On the other hand, Republican State Senator Win Stoller said he feels Illinois is on a “sugar high.”
Sen. Stoller said the state has an unusually high amount of revenue right now because of federal aid.
“And when that one-time windfall of additional revenue runs out, we’re gonna be left, trying to pay for larger government, that we increased the size of this year,” said Stoller.
Sen. Stoller also called many of the tax cuts “election-year gimmicks,” not permanent relief.
He cited the gas tax freeze is only a delay on a scheduled 2.2 cent-per-gallon increase on the gas tax.
“They are requiring every gas station in the state of Illinois to post a sticker on the gas pump, explaining that they’re delaying an increase of the gas tax, or the gas station will be faced with a $500 per day fine. Now if that’s not the definition of an election year gimmick, then I don’t know what is,” said Stoller.
Koehler said next year’s picture won’t look as pretty.

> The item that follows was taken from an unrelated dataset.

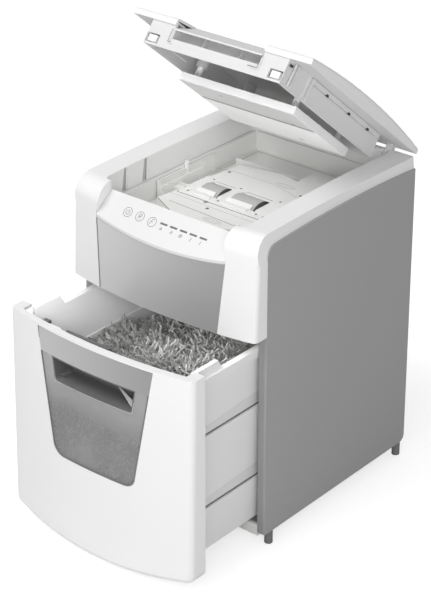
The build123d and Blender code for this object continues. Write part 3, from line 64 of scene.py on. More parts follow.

But he added that they were fortunate to be able to fund healthcare, education, mental health, and public safety initiatives this year.
“We’ve been able to fund all of those things, so now next year we have to come back and say, ‘how do we continue this,’ we’ve started some good things, and people have depended on those, our communities have depended on those programs, now how do we stretch our resources to make those things work,” said Koehler.
The law goes into effect on July 1, that’s the start of the new fiscal year for the state.